● **What is asked**: Output every line below exactly.

● **Records for this task**:
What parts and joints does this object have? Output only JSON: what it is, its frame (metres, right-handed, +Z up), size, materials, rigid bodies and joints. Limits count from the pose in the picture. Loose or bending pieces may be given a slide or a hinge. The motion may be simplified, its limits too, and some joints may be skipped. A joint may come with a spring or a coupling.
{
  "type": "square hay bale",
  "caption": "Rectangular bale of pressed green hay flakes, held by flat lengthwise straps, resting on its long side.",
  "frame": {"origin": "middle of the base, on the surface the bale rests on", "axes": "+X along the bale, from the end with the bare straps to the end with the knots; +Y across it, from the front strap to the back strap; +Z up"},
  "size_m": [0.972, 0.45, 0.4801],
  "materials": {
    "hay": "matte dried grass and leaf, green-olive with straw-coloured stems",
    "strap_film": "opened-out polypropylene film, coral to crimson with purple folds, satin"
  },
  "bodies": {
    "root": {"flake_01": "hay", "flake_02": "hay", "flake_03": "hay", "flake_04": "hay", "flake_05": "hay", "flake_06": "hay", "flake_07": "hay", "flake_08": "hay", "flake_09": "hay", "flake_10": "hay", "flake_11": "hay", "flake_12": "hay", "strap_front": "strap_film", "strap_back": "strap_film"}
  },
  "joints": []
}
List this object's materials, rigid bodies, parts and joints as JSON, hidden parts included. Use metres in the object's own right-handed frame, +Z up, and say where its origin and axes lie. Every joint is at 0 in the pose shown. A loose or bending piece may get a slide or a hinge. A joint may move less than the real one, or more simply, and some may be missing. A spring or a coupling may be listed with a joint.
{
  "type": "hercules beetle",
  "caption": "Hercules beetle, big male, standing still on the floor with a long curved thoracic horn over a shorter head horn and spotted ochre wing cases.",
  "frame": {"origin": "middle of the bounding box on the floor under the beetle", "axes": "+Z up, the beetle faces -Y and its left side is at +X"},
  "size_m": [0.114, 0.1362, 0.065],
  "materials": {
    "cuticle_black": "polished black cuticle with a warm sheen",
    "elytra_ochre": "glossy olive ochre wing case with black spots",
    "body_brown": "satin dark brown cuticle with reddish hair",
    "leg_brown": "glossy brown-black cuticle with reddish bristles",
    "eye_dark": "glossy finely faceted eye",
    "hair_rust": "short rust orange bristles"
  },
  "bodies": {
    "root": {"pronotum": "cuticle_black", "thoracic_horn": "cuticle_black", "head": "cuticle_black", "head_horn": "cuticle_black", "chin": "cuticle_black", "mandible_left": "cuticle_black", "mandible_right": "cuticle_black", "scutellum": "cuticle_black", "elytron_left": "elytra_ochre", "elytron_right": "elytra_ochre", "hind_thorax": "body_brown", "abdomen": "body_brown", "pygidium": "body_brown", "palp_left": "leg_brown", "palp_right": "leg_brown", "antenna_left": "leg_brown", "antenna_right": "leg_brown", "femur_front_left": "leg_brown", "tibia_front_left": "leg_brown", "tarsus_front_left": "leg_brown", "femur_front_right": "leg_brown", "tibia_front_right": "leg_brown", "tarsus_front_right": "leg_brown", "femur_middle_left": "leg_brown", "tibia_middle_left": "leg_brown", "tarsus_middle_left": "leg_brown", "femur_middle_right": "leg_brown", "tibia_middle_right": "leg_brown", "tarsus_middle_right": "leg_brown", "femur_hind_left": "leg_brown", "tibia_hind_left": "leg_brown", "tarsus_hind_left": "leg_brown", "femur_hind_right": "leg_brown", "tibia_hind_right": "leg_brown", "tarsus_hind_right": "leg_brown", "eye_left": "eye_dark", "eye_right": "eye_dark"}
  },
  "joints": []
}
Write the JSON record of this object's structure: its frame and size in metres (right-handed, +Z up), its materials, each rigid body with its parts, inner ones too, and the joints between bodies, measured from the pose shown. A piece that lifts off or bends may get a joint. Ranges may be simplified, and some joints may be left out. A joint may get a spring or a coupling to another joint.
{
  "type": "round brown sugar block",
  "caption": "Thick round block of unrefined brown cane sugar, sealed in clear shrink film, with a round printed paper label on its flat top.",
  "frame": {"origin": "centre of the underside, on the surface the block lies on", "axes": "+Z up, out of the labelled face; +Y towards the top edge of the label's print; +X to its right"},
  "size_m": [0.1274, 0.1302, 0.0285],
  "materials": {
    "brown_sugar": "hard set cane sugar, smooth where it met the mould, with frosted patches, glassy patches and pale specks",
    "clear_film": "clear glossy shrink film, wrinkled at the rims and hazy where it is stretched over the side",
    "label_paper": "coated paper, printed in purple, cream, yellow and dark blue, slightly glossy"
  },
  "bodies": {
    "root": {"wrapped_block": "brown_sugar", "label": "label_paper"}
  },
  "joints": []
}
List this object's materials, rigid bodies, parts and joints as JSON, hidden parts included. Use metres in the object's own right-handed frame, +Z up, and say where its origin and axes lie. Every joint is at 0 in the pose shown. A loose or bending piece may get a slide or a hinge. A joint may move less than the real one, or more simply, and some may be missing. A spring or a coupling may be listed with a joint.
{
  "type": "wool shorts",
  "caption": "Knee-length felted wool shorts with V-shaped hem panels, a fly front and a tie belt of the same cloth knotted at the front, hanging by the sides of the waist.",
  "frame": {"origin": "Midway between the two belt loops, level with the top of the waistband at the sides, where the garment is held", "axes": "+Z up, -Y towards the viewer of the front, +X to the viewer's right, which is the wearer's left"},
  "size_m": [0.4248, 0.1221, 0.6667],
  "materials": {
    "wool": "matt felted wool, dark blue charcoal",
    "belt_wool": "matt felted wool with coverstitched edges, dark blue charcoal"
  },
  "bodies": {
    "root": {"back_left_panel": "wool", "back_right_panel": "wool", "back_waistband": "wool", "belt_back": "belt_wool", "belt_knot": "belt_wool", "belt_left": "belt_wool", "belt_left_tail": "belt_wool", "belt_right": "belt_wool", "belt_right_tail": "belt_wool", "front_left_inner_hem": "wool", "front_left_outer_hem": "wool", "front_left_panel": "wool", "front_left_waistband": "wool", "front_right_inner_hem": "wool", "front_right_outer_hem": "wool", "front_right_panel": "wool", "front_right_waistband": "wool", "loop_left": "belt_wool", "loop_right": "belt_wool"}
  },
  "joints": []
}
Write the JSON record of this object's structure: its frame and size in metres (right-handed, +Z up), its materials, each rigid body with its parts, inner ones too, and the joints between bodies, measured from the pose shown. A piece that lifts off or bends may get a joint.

● **Completed exercise**:
What parts and joints does this object have? Output only JSON: what it is, its frame (metres, right-handed, +Z up), size, materials, rigid bodies and joints. Limits count from the pose in the picture. Loose or bending pieces may be given a slide or a hinge. The motion may be simplified, its limits too, and some joints may be skipped. A joint may come with a spring or a coupling.
{
  "type": "square hay bale",
  "caption": "Rectangular bale of pressed green hay flakes, held by flat lengthwise straps, resting on its long side.",
  "frame": {"origin": "middle of the base, on the surface the bale rests on", "axes": "+X along the bale, from the end with the bare straps to the end with the knots; +Y across it, from the front strap to the back strap; +Z up"},
  "size_m": [0.972, 0.45, 0.4801],
  "materials": {
    "hay": "matte dried grass and leaf, green-olive with straw-coloured stems",
    "strap_film": "opened-out polypropylene film, coral to crimson with purple folds, satin"
  },
  "bodies": {
    "root": {"flake_01": "hay", "flake_02": "hay", "flake_03": "hay", "flake_04": "hay", "flake_05": "hay", "flake_06": "hay", "flake_07": "hay", "flake_08": "hay", "flake_09": "hay", "flake_10": "hay", "flake_11": "hay", "flake_12": "hay", "strap_front": "strap_film", "strap_back": "strap_film"}
  },
  "joints": []
}
List this object's materials, rigid bodies, parts and joints as JSON, hidden parts included. Use metres in the object's own right-handed frame, +Z up, and say where its origin and axes lie. Every joint is at 0 in the pose shown. A loose or bending piece may get a slide or a hinge. A joint may move less than the real one, or more simply, and some may be missing. A spring or a coupling may be listed with a joint.
{
  "type": "hercules beetle",
  "caption": "Hercules beetle, big male, standing still on the floor with a long curved thoracic horn over a shorter head horn and spotted ochre wing cases.",
  "frame": {"origin": "middle of the bounding box on the floor under the beetle", "axes": "+Z up, the beetle faces -Y and its left side is at +X"},
  "size_m": [0.114, 0.1362, 0.065],
  "materials": {
    "cuticle_black": "polished black cuticle with a warm sheen",
    "elytra_ochre": "glossy olive ochre wing case with black spots",
    "body_brown": "satin dark brown cuticle with reddish hair",
    "leg_brown": "glossy brown-black cuticle with reddish bristles",
    "eye_dark": "glossy finely faceted eye",
    "hair_rust": "short rust orange bristles"
  },
  "bodies": {
    "root": {"pronotum": "cuticle_black", "thoracic_horn": "cuticle_black", "head": "cuticle_black", "head_horn": "cuticle_black", "chin": "cuticle_black", "mandible_left": "cuticle_black", "mandible_right": "cuticle_black", "scutellum": "cuticle_black", "elytron_left": "elytra_ochre", "elytron_right": "elytra_ochre", "hind_thorax": "body_brown", "abdomen": "body_brown", "pygidium": "body_brown", "palp_left": "leg_brown", "palp_right": "leg_brown", "antenna_left": "leg_brown", "antenna_right": "leg_brown", "femur_front_left": "leg_brown", "tibia_front_left": "leg_brown", "tarsus_front_left": "leg_brown", "femur_front_right": "leg_brown", "tibia_front_right": "leg_brown", "tarsus_front_right": "leg_brown", "femur_middle_left": "leg_brown", "tibia_middle_left": "leg_brown", "tarsus_middle_left": "leg_brown", "femur_middle_right": "leg_brown", "tibia_middle_right": "leg_brown", "tarsus_middle_right": "leg_brown", "femur_hind_left": "leg_brown", "tibia_hind_left": "leg_brown", "tarsus_hind_left": "leg_brown", "femur_hind_right": "leg_brown", "tibia_hind_right": "leg_brown", "tarsus_hind_right": "leg_brown", "eye_left": "eye_dark", "eye_right": "eye_dark"}
  },
  "joints": []
}
Write the JSON record of this object's structure: its frame and size in metres (right-handed, +Z up), its materials, each rigid body with its parts, inner ones too, and the joints between bodies, measured from the pose shown. A piece that lifts off or bends may get a joint. Ranges may be simplified, and some joints may be left out. A joint may get a spring or a coupling to another joint.
{
  "type": "round brown sugar block",
  "caption": "Thick round block of unrefined brown cane sugar, sealed in clear shrink film, with a round printed paper label on its flat top.",
  "frame": {"origin": "centre of the underside, on the surface the block lies on", "axes": "+Z up, out of the labelled face; +Y towards the top edge of the label's print; +X to its right"},
  "size_m": [0.1274, 0.1302, 0.0285],
  "materials": {
    "brown_sugar": "hard set cane sugar, smooth where it met the mould, with frosted patches, glassy patches and pale specks",
    "clear_film": "clear glossy shrink film, wrinkled at the rims and hazy where it is stretched over the side",
    "label_paper": "coated paper, printed in purple, cream, yellow and dark blue, slightly glossy"
  },
  "bodies": {
    "root": {"wrapped_block": "brown_sugar", "label": "label_paper"}
  },
  "joints": []
}
List this object's materials, rigid bodies, parts and joints as JSON, hidden parts included. Use metres in the object's own right-handed frame, +Z up, and say where its origin and axes lie. Every joint is at 0 in the pose shown. A loose or bending piece may get a slide or a hinge. A joint may move less than the real one, or more simply, and some may be missing. A spring or a coupling may be listed with a joint.
{
  "type": "wool shorts",
  "caption": "Knee-length felted wool shorts with V-shaped hem panels, a fly front and a tie belt of the same cloth knotted at the front, hanging by the sides of the waist.",
  "frame": {"origin": "Midway between the two belt loops, level with the top of the waistband at the sides, where the garment is held", "axes": "+Z up, -Y towards the viewer of the front, +X to the viewer's right, which is the wearer's left"},
  "size_m": [0.4248, 0.1221, 0.6667],
  "materials": {
    "wool": "matt felted wool, dark blue charcoal",
    "belt_wool": "matt felted wool with coverstitched edges, dark blue charcoal"
  },
  "bodies": {
    "root": {"back_left_panel": "wool", "back_right_panel": "wool", "back_waistband": "wool", "belt_back": "belt_wool", "belt_knot": "belt_wool", "belt_left": "belt_wool", "belt_left_tail": "belt_wool", "belt_right": "belt_wool", "belt_right_tail": "belt_wool", "front_left_inner_hem": "wool", "front_left_outer_hem": "wool", "front_left_panel": "wool", "front_left_waistband": "wool", "front_right_inner_hem": "wool", "front_right_outer_hem": "wool", "front_right_panel": "wool", "front_right_waistband": "wool", "loop_left": "belt_wool", "loop_right": "belt_wool"}
  },
  "joints": []
}
Write the JSON record of this object's structure: its frame and size in metres (right-handed, +Z up), its materials, each rigid body with its parts, inner ones too, and the joints between bodies, measured from the pose shown. A piece that lifts off or bends may get a joint.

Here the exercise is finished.